• [Goal of the exercise]: Work through the data and report how many lines include the string "joints", giving the number alone.

• [Information provided]:
◇ ◇ ◇ ◇ ◇

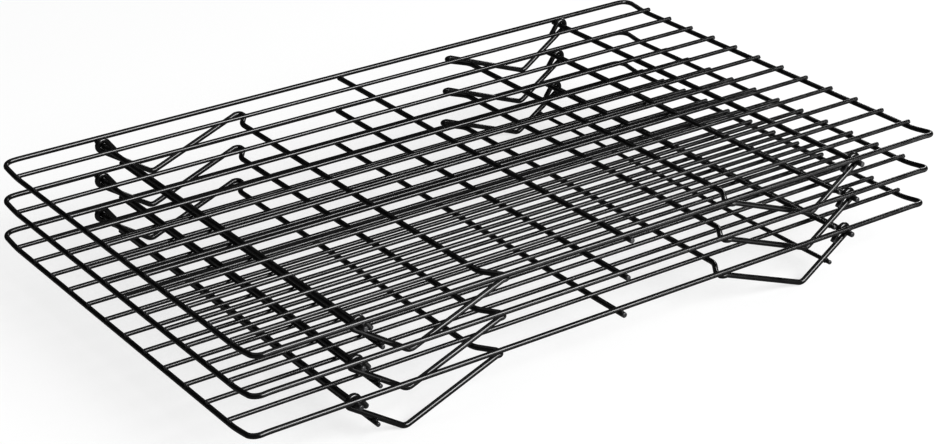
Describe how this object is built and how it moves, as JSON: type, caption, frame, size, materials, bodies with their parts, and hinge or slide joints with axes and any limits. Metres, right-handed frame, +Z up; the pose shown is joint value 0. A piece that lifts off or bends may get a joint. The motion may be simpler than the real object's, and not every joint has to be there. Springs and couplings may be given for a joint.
{
  "type": "cooling rack",
  "caption": "Stackable wire cooling rack: loose rectangular wire grids nested on one another, each with a hinged wire leg folded flat beneath either end",
  "frame": {"origin": "centre of the footprint at the underside of the bottom tier's folded feet, as nested for storage", "axes": "+X along the long rods towards the right end, +Y across the rack towards the back, +Z up"},
  "size_m": [0.408, 0.256, 0.0644],
  "materials": {
    "non_stick_coating": "black satin non-stick coating"
  },
  "bodies": {
    "bottom_grid": {"bottom_frame_loop": "non_stick_coating", "bottom_long_rod_01": "non_stick_coating", "bottom_long_rod_02": "non_stick_coating", "bottom_long_rod_03": "non_stick_coating", "bottom_long_rod_04": "non_stick_coating", "bottom_long_rod_05": "non_stick_coating", "bottom_long_rod_06": "non_stick_coating", "bottom_long_rod_07": "non_stick_coating", "bottom_long_rod_08": "non_stick_coating", "bottom_long_rod_09": "non_stick_coating", "bottom_long_rod_10": "non_stick_coating", "bottom_long_rod_11": "non_stick_coating", "bottom_long_rod_12": "non_stick_coating", "bottom_cross_rod_left": "non_stick_coating", "bottom_cross_rod_centre": "non_stick_coating", "bottom_cross_rod_right": "non_stick_coating"},
    "bottom_left_leg": {"bottom_leg_wire_left": "non_stick_coating", "bottom_leg_brace_left": "non_stick_coating"},
    "bottom_right_leg": {"bottom_leg_wire_right": "non_stick_coating", "bottom_leg_brace_right": "non_stick_coating"},
    "middle_grid": {"middle_frame_loop": "non_stick_coating", "middle_long_rod_01": "non_stick_coating", "middle_long_rod_02": "non_stick_coating", "middle_long_rod_03": "non_stick_coating", "middle_long_rod_04": "non_stick_coating", "middle_long_rod_05": "non_stick_coating", "middle_long_rod_06": "non_stick_coating", "middle_long_rod_07": "non_stick_coating", "middle_long_rod_08": "non_stick_coating", "middle_long_rod_09": "non_stick_coating", "middle_long_rod_10": "non_stick_coating", "middle_long_rod_11": "non_stick_coating", "middle_long_rod_12": "non_stick_coating", "middle_cross_rod_left": "non_stick_coating", "middle_cross_rod_centre": "non_stick_coating", "middle_cross_rod_right": "non_stick_coating"},
    "middle_left_leg": {"middle_leg_wire_left": "non_stick_coating", "middle_leg_brace_left": "non_stick_coating"},
    "middle_right_leg": {"middle_leg_wire_right": "non_stick_coating", "middle_leg_brace_right": "non_stick_coating"},
    "top_grid": {"top_frame_loop": "non_stick_coating", "top_long_rod_01": "non_stick_coating", "top_long_rod_02": "non_stick_coating", "top_long_rod_03": "non_stick_coating", "top_long_rod_04": "non_stick_coating", "top_long_rod_05": "non_stick_coating", "top_long_rod_06": "non_stick_coating", "top_long_rod_07": "non_stick_coating", "top_long_rod_08": "non_stick_coating", "top_long_rod_09": "non_stick_coating", "top_long_rod_10": "non_stick_coating", "top_long_rod_11": "non_stick_coating", "top_long_rod_12": "non_stick_coating", "top_cross_rod_left": "non_stick_coating", "top_cross_rod_centre": "non_stick_coating", "top_cross_rod_right": "non_stick_coating"},
    "top_left_leg": {"top_leg_wire_left": "non_stick_coating", "top_leg_brace_left": "non_stick_coating"},
    "top_right_leg": {"top_leg_wire_right": "non_stick_coating", "top_leg_brace_right": "non_stick_coating"}
  },
  "joints": [
    {"name": "middle_lift", "type": "slide", "parent": "bottom_grid", "child": "middle_grid", "axis": [0, 0, 1], "range_m": [0, 0.13]},
    {"name": "top_lift", "type": "slide", "parent": "middle_grid", "child": "top_grid", "axis": [0, 0, 1], "range_m": [0, 0.13]},
    {"name": "bottom_left_leg_hinge", "type": "hinge", "parent": "bottom_grid", "child": "bottom_left_leg", "pos_m": [-0.1494, 0, 0.02234], "axis": [0, 1, 0], "range_deg": [0, 125]},
    {"name": "bottom_right_leg_hinge", "type": "hinge", "parent": "bottom_grid", "child": "bottom_right_leg", "pos_m": [0.1458, 0, 0.02234], "axis": [0, -1, 0], "range_deg": [0, 125]},
    {"name": "middle_left_leg_hinge", "type": "hinge", "parent": "middle_grid", "child": "middle_left_leg", "pos_m": [-0.1476, 0, 0.04131], "axis": [0, 1, 0], "range_deg": [0, 125]},
    {"name": "middle_right_leg_hinge", "type": "hinge", "parent": "middle_grid", "child": "middle_right_leg", "pos_m": [0.1476, 0, 0.04131], "axis": [0, -1, 0], "range_deg": [0, 125]},
    {"name": "top_left_leg_hinge", "type": "hinge", "parent": "top_grid", "child": "top_left_leg", "pos_m": [-0.1458, 0, 0.06028], "axis": [0, 1, 0], "range_deg": [0, 125]},
    {"name": "top_right_leg_hinge", "type": "hinge", "parent": "top_grid", "child": "top_right_leg", "pos_m": [0.1494, 0, 0.06028], "axis": [0, -1, 0], "range_deg": [0, 125]}
  ],
  "couplings": [
    {"joint": "middle_left_leg_hinge", "follows": "middle_lift", "rad_per_m": 16.7},
    {"joint": "middle_right_leg_hinge", "follows": "middle_lift", "rad_per_m": 16.7},
    {"joint": "top_left_leg_hinge", "follows": "top_lift", "rad_per_m": 16.7},
    {"joint": "top_right_leg_hinge", "follows": "top_lift", "rad_per_m": 16.7}
  ]
}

◇ ◇ ◇ ◇ ◇

• [Written answer]: 2